** start **

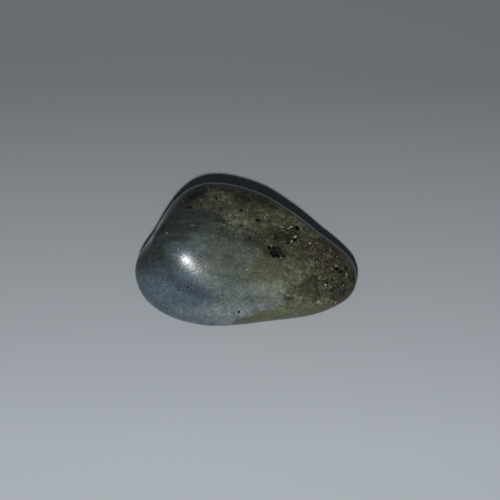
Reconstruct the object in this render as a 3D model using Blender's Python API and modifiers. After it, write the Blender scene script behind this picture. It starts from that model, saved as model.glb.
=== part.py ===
"""Tumbled labradorite: one chip of feldspar whose corners a tumbler has worn round.

Metres, +Z up. The stone lies on its worn-flat underside at Z = 0, with its narrow tip towards +X,
and the origin is under the middle of its length and width.
"""
import math

import bmesh
import bpy
from mathutils import Vector, noise

MM = 0.001

# The broken chip had eight blunt corners. Each one is now a ball: its centre (x, y, z) and its
# radius in millimetres, from the middle of the chip, before the chip is flattened.
WORN_CORNERS = {
    "heel": (Vector((-9.3, -2.1, -2.0)), 5.8),
    "shoulder": (Vector((-5.1, 4.6, -1.0)), 5.4),
    "back": (Vector((0.3, 3.9, -1.6)), 5.0),
    "tip": (Vector((11.0, -2.3, -4.2)), 3.9),
    "chin": (Vector((7.8, -3.2, -3.2)), 4.4),
    "belly": (Vector((-4.6, -4.0, -1.2)), 5.5),
    "brow": (Vector((-7.9, -0.1, 3.3)), 4.0),
    "keel": (Vector((-2.4, 0.4, -3.2)), 5.0),
}
FLATTENING = 0.78            # height of the stone for one unit of height between the balls
EDGE_SOFTNESS = 0.4          # millimetres over which one ball blends into the next
PROPORTIONS = Vector((15.0, 9.7, 7.8))   # half length, width and height before flattening

WAVE_LENGTH = 7.0            # millimetres from one swell of the polished surface to the next
WAVE_HEIGHT = 0.05           # millimetres that a swell stands out

RESTING_WEAR = 0.30          # millimetres ground off the underside, which leaves a flat face
CUTTER_SIZE = 40.0           # millimetres across the block that takes the underside off

CAGE_CUTS = 9                # cuts across each side of the cube that the cage starts from
CAGE_LEVELS = 1              # subdivision levels on the cage

# Plucked pits, where a dark grain or a cleavage splinter has come out: the side of the stone,
# the place on it (x, y), the width and the depth, all in millimetres.
PITS = (
    ("top", 3.7, -0.9, 1.50, 0.34),
    ("top", 2.9, 0.1, 0.70, 0.22),
    ("top", 3.6, 0.2, 0.60, 0.20),
    ("top", 5.0, -1.1, 0.60, 0.18),
    ("top", 5.5, 1.1, 0.60, 0.18),
    ("top", 6.9, 3.1, 0.80, 0.26),
    ("top", 12.3, -2.4, 0.90, 0.26),
    ("top", 1.5, 3.8, 0.70, 0.20),
    ("top", -0.7, 5.1, 0.60, 0.20),
    ("top", -4.1, 6.8, 0.60, 0.18),
    ("underside", -8.5, -4.0, 0.90, 0.26),
    ("underside", 4.5, 3.5, 0.80, 0.24),
    ("underside", 9.5, 1.6, 0.70, 0.20),
)
RIM_CHIP = ((-12.6, 2.9, 6.5), 0.60, 0.20)   # place (x, y, z), width and depth in millimetres

STONE_COLOUR = (0.075, 0.085, 0.078, 1.0)
STONE_ROUGHNESS = 0.12


def new_collection(name):
    """A collection in the scene for the stone, or for what cuts it."""
    collection = bpy.data.collections.new(name)
    bpy.context.scene.collection.children.link(collection)
    return collection


def worn_point(facing):
    """The point of the unflattened chip whose surface faces the given way.

    The ball that reaches furthest that way has the most say, and its neighbours pull a little,
    so flats and edges run into each other softly.
    """
    reaches = {name: centre.dot(facing) + radius for name, (centre, radius) in WORN_CORNERS.items()}
    furthest = max(reaches.values())
    pulls = {name: math.exp((reach - furthest) / EDGE_SOFTNESS) for name, reach in reaches.items()}
    total = sum(pulls.values())
    middle = Vector()
    for name, (centre, radius) in WORN_CORNERS.items():
        middle += centre * pulls[name] / total
    reach = furthest + EDGE_SOFTNESS * math.log(total)
    return middle + (reach - middle.dot(facing)) * facing


def surface_point(direction):
    """The stone's surface for one direction of the cage, in millimetres from its middle."""
    facing = Vector([direction[axis] / PROPORTIONS[axis] for axis in range(3)]).normalized()
    point = worn_point(facing)
    point += facing * WAVE_HEIGHT * noise.noise(point / WAVE_LENGTH)
    return Vector((point.x, point.y, point.z * FLATTENING))


def resting_shift():
    """The move that puts the ground underside on Z = 0 and the origin under the middle."""
    right, left = surface_point(Vector((1, 0, 0))), surface_point(Vector((-1, 0, 0)))
    rear, front = surface_point(Vector((0, 1, 0))), surface_point(Vector((0, -1, 0)))
    lowest = surface_point(Vector((0, 0, -1))).z
    return Vector((-(right.x + left.x) / 2, -(rear.y + front.y) / 2, -lowest - RESTING_WEAR))


def stone_material():
    """Polished dark grey-green feldspar."""
    material = bpy.data.materials.new("polished_labradorite")
    material.use_nodes = True
    shader = material.node_tree.nodes["Principled BSDF"]
    shader.inputs["Base Color"].default_value = STONE_COLOUR
    shader.inputs["Roughness"].default_value = STONE_ROUGHNESS
    shader.inputs["Metallic"].default_value = 0.0
    material.diffuse_color = STONE_COLOUR
    return material


def make_stone(collection, shift):
    """The worn chip: an even cage of quads laid on the balls, then subdivided."""
    shape = bmesh.new()
    bmesh.ops.create_cube(shape, size=2.0)
    bmesh.ops.subdivide_edges(shape, edges=shape.edges[:], cuts=CAGE_CUTS, use_grid_fill=True)
    for vertex in shape.verts:
        even = Vector([math.tan(value * math.pi / 4) for value in vertex.co])
        vertex.co = (surface_point(even.normalized()) + shift) * MM
    bmesh.ops.recalc_face_normals(shape, faces=shape.faces[:])
    mesh = bpy.data.meshes.new("labradorite")
    shape.to_mesh(mesh)
    shape.free()
    mesh.shade_smooth()
    mesh.materials.append(stone_material())
    stone = bpy.data.objects.new("labradorite", mesh)
    collection.objects.link(stone)
    soften = stone.modifiers.new("worn_smooth", 'SUBSURF')
    soften.levels = CAGE_LEVELS
    soften.render_levels = CAGE_LEVELS
    return stone


def make_cutter(name, mesh_maker, collection, **settings):
    """A hidden solid that is only there to be taken away from the stone."""
    shape = bmesh.new()
    mesh_maker(shape, **settings)
    mesh = bpy.data.meshes.new(name)
    shape.to_mesh(mesh)
    shape.free()
    cutter = bpy.data.objects.new(name, mesh)
    cutter.hide_render = True
    cutter.display_type = 'WIRE'
    collection.objects.link(cutter)
    return cutter


def cut_pit(name, point, normal, width, depth, collection):
    """A ball sunk into the surface just far enough to leave a pit of this width and depth."""
    radius = (width * width / 4 + depth * depth) / (2 * depth)
    ball = make_cutter(name, bmesh.ops.create_icosphere, collection,
                       subdivisions=3, radius=radius * MM)
    ball.location = point + normal * (radius - depth) * MM


def cut_pits(stone, collection):
    """Every pit, found by looking straight down on the stone or straight up at it."""
    for number, (side, x, y, width, depth) in enumerate(PITS, start=1):
        look = Vector((0, 0, -1)) if side == "top" else Vector((0, 0, 1))
        start = (Vector((x, y, 0)) - look * CUTTER_SIZE) * MM
        found, point, normal, face = stone.ray_cast(start, look)
        cut_pit(f"pit_cutter_{number}", point, normal, width, depth, collection)
    place, width, depth = RIM_CHIP
    found, point, normal, face = stone.closest_point_on_mesh(Vector(place) * MM)
    cut_pit("rim_chip_cutter", point, normal, width, depth, collection)


def cut_underside(collection):
    """The block under Z = 0 that leaves the flat face the stone lies on."""
    block = make_cutter("underside_cutter", bmesh.ops.create_cube, collection,
                        size=CUTTER_SIZE * MM)
    block.location.z = -CUTTER_SIZE * MM / 2


def main():
    for old in list(bpy.data.objects):
        bpy.data.objects.remove(old, do_unlink=True)
    stones = new_collection("tumbled_labradorite")
    cutters = new_collection("cutters")
    stone = make_stone(stones, resting_shift())
    bpy.context.view_layer.update()
    cut_pits(stone, cutters)
    cut_underside(cutters)
    wear = stone.modifiers.new("wear_marks", 'BOOLEAN')
    wear.operation = 'DIFFERENCE'
    wear.operand_type = 'COLLECTION'
    wear.collection = cutters
    wear.solver = 'EXACT'


main()
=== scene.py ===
# %% [markdown]
# # A tumbled labradorite
#
# This lesson finishes one small stone: a chip of labradorite, a dark feldspar, that has been
# rolled in a tumbler until its corners were round and its skin took a polish. It is about 30 mm
# long. What makes it look real is a smooth but not quite even form, a few plucked pits, clouds of
# grey, slate and olive inside the stone, black grains, bright cleavage flecks, and a clear gloss
# over it all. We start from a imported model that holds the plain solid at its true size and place.

# %% Load the plain solid
import math

import bmesh
import bpy
import numpy as np
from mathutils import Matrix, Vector


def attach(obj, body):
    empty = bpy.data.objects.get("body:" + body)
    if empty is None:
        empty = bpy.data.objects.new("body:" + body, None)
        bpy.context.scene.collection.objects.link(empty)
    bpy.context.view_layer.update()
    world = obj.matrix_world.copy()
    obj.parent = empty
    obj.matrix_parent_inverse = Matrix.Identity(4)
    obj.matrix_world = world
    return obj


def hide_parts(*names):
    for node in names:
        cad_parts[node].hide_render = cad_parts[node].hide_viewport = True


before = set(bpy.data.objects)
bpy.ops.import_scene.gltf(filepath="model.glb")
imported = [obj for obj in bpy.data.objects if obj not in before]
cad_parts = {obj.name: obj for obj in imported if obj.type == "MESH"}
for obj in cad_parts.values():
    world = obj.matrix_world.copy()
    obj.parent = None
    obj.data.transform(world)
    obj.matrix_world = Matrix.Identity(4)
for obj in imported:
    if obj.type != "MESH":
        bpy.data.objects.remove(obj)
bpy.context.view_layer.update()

STONE_NODE = "labradorite"
MM = 0.001

# %% [markdown]
# ## The camera
#
# A small stone on a table is looked at from steeply above, so that its outline shows as a lopsided
# teardrop. A long lens from a hand's span away keeps the outline free of distortion. We place the
# camera by its height angle above the table, and aim it at a point near the stone's middle.

# %% Camera
IMAGE_SIZE = 500                 # pixels, the frame is square
VIEW_HEIGHT_ANGLE = 78.0         # degrees above the table
CAMERA_DISTANCE = 240.0          # millimetres
PIXEL_ON_STONE = 0.135           # millimetres that one pixel covers at the stone
SENSOR_WIDTH = 36.0              # millimetres
STONE_MIDDLE = Vector((0.0, 0.0, 6.1))
AIM_RIGHT, AIM_UP = 3.26, 2.99   # pixels from the stone's middle to the middle of the picture
NEAREST_SEEN = 5.0               # millimetres, nothing nearer to the lens is drawn

view_angle = math.radians(VIEW_HEIGHT_ANGLE)
to_camera = Vector((0.0, -math.cos(view_angle), math.sin(view_angle)))
camera_up = Vector((0.0, math.sin(view_angle), math.cos(view_angle)))
aim = STONE_MIDDLE + (Vector((1, 0, 0)) * AIM_RIGHT + camera_up * AIM_UP) * PIXEL_ON_STONE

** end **

## WHAT YOU WILL DO
Quote the listing above from its first line to the line with "WAVE_HEIGHT = 0.05", inclusive, and add nothing.

## FULL SOLUTION
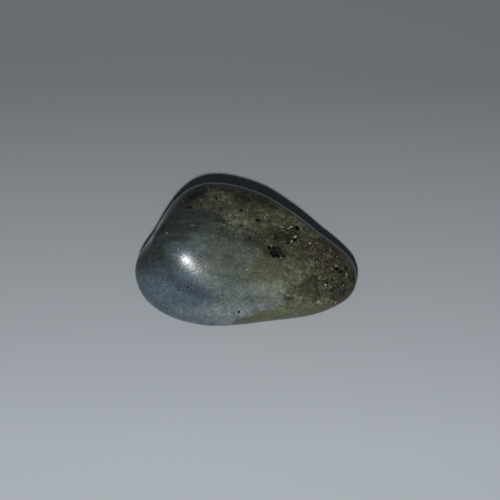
Reconstruct the object in this render as a 3D model using Blender's Python API and modifiers. After it, write the Blender scene script behind this picture. It starts from that model, saved as model.glb.
=== part.py ===
"""Tumbled labradorite: one chip of feldspar whose corners a tumbler has worn round.

Metres, +Z up. The stone lies on its worn-flat underside at Z = 0, with its narrow tip towards +X,
and the origin is under the middle of its length and width.
"""
import math

import bmesh
import bpy
from mathutils import Vector, noise

MM = 0.001

# The broken chip had eight blunt corners. Each one is now a ball: its centre (x, y, z) and its
# radius in millimetres, from the middle of the chip, before the chip is flattened.
WORN_CORNERS = {
    "heel": (Vector((-9.3, -2.1, -2.0)), 5.8),
    "shoulder": (Vector((-5.1, 4.6, -1.0)), 5.4),
    "back": (Vector((0.3, 3.9, -1.6)), 5.0),
    "tip": (Vector((11.0, -2.3, -4.2)), 3.9),
    "chin": (Vector((7.8, -3.2, -3.2)), 4.4),
    "belly": (Vector((-4.6, -4.0, -1.2)), 5.5),
    "brow": (Vector((-7.9, -0.1, 3.3)), 4.0),
    "keel": (Vector((-2.4, 0.4, -3.2)), 5.0),
}
FLATTENING = 0.78            # height of the stone for one unit of height between the balls
EDGE_SOFTNESS = 0.4          # millimetres over which one ball blends into the next
PROPORTIONS = Vector((15.0, 9.7, 7.8))   # half length, width and height before flattening

WAVE_LENGTH = 7.0            # millimetres from one swell of the polished surface to the next
WAVE_HEIGHT = 0.05           # millimetres that a swell stands out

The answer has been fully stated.